Unstructured data comes from information that is not organized or easily interpreted by traditional databases or data models, and typically, it’s text-heavy. Metadata, Twitter tweets, and other social media posts are good examples of unstructured data.

Multi-structured data refers to a variety of data formats and types and can be derived from interactions between people and machines, such as web applications or social networks. A great example is web log data, which includes a combination of text and visual images along with structured data like form or transactional information.  As digital disruption transforms communication and interaction channels—and as marketers enhance the customer experience across devices, web properties, face-to-face interactions and social platforms—multi-structured data will continue to evolve.

Industry leaders like the global analyst firm Gartner use phrases like “volume” (the amount of data), “velocity” (the speed of information generated and flowing into the enterprise) and “variety” (the kind of data available) to begin to frame the big data discussion.

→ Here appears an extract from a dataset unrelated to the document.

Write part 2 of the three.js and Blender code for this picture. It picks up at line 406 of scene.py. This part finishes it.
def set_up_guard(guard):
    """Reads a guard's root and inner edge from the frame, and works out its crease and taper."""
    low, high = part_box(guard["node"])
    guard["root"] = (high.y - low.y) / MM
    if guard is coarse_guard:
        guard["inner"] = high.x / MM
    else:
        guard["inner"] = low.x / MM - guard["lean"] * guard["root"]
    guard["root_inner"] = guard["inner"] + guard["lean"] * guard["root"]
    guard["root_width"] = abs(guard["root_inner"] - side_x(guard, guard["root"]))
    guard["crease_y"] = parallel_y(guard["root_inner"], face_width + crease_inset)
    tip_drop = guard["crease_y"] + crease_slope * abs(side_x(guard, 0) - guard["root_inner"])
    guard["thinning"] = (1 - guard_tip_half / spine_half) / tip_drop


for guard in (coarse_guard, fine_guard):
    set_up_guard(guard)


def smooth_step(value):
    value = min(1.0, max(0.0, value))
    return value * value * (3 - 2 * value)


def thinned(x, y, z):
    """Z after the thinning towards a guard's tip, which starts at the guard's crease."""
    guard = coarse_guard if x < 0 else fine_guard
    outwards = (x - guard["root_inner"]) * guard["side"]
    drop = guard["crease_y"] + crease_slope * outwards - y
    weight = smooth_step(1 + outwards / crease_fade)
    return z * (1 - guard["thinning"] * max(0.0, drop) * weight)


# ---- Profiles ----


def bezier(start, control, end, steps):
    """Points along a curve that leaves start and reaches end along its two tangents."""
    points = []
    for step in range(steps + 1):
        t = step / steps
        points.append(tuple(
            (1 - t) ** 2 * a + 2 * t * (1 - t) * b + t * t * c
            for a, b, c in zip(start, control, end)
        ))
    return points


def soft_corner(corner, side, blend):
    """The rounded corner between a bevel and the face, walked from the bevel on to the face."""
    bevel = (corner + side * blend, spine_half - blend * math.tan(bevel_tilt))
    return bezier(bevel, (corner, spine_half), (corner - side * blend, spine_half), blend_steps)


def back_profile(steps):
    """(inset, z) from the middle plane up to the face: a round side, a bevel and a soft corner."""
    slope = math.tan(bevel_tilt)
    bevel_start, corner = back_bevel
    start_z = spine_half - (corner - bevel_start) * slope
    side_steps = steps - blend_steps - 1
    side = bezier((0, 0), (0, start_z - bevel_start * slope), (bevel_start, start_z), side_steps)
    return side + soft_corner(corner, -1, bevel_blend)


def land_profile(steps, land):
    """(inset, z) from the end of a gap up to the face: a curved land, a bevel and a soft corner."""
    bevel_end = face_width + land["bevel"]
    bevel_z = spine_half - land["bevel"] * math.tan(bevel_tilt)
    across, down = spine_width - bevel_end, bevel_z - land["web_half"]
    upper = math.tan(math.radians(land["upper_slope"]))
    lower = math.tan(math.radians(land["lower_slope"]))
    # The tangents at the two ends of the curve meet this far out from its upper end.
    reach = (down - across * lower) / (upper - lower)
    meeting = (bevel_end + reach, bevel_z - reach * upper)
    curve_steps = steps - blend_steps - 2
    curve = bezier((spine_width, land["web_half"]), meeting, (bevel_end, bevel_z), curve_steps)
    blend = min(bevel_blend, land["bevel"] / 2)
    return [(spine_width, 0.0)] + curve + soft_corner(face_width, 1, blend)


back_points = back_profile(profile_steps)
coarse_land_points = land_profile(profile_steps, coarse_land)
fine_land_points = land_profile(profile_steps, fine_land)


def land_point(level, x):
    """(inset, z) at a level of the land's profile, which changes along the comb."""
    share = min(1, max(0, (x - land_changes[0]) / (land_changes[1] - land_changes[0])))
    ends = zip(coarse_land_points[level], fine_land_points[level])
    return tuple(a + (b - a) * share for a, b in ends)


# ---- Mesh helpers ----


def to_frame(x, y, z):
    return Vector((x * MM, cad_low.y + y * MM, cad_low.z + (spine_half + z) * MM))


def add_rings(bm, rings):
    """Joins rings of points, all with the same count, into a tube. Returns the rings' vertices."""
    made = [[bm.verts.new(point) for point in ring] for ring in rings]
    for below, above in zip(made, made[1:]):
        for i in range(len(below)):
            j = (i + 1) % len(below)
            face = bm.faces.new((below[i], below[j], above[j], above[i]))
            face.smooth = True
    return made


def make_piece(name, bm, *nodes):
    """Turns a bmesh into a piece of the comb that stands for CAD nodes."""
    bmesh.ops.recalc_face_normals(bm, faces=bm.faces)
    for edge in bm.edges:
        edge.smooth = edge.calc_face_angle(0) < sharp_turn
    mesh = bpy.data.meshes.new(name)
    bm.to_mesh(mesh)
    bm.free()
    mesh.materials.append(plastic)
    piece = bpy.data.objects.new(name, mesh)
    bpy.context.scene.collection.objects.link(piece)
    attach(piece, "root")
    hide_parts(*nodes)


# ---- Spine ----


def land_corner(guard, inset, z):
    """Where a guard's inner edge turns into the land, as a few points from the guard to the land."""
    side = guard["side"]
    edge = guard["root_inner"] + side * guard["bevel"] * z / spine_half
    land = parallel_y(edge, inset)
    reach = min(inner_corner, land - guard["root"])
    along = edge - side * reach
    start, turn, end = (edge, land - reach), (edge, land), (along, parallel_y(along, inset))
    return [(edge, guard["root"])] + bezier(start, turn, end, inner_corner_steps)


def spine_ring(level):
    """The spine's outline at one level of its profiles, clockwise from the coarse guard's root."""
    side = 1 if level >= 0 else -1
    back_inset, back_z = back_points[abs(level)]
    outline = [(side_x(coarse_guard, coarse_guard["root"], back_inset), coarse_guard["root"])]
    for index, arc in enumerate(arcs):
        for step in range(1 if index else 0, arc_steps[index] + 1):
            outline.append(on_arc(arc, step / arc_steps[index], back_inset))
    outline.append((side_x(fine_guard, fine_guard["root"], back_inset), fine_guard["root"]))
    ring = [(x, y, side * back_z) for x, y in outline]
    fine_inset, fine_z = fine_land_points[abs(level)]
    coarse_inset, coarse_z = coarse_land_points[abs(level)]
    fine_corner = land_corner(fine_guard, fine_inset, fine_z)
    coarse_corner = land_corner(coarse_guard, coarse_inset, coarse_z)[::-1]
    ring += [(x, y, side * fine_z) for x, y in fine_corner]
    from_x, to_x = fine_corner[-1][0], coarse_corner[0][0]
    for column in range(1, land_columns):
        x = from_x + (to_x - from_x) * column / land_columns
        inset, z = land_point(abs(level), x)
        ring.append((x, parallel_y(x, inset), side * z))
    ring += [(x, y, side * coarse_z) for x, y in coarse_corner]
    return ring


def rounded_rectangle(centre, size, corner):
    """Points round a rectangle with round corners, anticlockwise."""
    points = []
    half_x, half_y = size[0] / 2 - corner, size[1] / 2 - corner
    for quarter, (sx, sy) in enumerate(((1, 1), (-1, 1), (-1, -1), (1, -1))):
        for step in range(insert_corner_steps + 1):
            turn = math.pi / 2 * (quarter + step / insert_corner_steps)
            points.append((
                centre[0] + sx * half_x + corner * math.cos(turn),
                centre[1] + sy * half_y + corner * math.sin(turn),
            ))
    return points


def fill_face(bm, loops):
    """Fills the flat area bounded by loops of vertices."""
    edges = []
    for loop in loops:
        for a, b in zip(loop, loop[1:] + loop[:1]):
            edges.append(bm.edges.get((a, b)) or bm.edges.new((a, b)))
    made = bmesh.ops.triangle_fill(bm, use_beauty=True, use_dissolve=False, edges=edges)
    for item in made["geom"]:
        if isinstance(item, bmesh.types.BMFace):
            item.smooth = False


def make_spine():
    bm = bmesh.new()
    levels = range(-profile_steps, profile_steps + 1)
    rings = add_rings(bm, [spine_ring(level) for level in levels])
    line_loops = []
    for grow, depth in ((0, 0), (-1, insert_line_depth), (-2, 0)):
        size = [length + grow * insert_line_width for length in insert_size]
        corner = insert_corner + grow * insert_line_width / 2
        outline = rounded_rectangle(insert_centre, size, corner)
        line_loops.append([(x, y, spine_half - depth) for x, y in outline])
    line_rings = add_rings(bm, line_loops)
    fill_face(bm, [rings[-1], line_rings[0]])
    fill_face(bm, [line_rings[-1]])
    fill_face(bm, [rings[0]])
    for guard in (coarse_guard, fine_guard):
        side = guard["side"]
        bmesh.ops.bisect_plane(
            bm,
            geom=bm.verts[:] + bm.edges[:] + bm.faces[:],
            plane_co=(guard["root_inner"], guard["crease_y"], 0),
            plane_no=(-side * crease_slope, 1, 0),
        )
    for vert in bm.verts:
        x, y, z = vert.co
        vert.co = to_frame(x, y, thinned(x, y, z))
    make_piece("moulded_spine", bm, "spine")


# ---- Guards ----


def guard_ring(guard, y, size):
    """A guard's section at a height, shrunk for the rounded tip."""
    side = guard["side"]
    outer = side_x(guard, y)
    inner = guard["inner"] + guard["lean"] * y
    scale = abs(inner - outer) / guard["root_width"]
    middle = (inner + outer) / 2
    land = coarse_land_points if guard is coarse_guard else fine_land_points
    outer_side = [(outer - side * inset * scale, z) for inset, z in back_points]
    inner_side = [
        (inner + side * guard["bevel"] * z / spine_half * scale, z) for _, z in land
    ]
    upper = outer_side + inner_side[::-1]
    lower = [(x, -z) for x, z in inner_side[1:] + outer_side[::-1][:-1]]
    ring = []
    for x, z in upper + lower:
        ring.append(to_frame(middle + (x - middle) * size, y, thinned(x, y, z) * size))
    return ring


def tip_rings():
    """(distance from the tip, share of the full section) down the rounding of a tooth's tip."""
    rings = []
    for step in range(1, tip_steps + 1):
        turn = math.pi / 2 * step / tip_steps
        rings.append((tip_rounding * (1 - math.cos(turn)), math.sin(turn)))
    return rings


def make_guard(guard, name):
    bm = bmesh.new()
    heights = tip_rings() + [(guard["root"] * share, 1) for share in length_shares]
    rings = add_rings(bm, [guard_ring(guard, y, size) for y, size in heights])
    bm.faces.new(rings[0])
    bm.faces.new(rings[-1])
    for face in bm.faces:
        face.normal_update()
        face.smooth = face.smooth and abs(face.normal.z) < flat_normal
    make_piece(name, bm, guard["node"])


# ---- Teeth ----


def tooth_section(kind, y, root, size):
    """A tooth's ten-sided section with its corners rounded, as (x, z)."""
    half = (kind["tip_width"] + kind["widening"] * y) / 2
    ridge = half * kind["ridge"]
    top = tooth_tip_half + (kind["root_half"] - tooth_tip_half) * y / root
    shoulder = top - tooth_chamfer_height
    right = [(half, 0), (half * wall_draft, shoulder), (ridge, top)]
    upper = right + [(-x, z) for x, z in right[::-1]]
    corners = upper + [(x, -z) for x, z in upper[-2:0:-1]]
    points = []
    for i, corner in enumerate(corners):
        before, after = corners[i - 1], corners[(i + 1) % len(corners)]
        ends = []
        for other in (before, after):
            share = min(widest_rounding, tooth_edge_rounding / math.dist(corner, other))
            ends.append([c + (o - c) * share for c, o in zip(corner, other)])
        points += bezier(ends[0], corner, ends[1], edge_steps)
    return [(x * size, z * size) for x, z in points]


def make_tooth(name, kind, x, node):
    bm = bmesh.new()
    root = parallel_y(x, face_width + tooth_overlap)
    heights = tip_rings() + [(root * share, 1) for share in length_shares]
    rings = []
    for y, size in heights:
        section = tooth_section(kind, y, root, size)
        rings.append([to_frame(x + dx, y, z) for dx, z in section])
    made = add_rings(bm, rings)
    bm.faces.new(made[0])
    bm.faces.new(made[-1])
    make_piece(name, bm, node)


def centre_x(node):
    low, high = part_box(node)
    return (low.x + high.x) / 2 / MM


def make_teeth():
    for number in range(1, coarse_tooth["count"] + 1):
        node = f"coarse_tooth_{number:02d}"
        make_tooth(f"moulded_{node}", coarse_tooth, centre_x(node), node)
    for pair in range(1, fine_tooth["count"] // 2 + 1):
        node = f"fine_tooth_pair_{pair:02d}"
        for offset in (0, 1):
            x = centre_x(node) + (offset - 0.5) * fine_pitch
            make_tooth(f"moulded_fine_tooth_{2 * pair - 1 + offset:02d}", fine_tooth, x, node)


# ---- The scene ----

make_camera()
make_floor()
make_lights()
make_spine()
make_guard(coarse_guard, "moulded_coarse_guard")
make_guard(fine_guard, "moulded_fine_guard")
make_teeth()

Others have focused on additional V’s, such as big data’s “veracity” and “value.”

One thing is clear: Every enterprise needs to fully understand big data – what it is to them, what is does for them, what it means to them –and the potential of data-driven marketing, starting today. Don’t wait. Waiting will only delay the inevitable and make it even more difficult to unravel the confusion.

Once you start tackling big data, you’ll learn what you don’t know, and you’ll be inspired to take steps to resolve any problems. Best of all, you can use the insights you gather at each step along the way to start improving your customer engagement strategies; that way, you’ll put big data marketing to work and immediately add more value to both your offline and online interactions.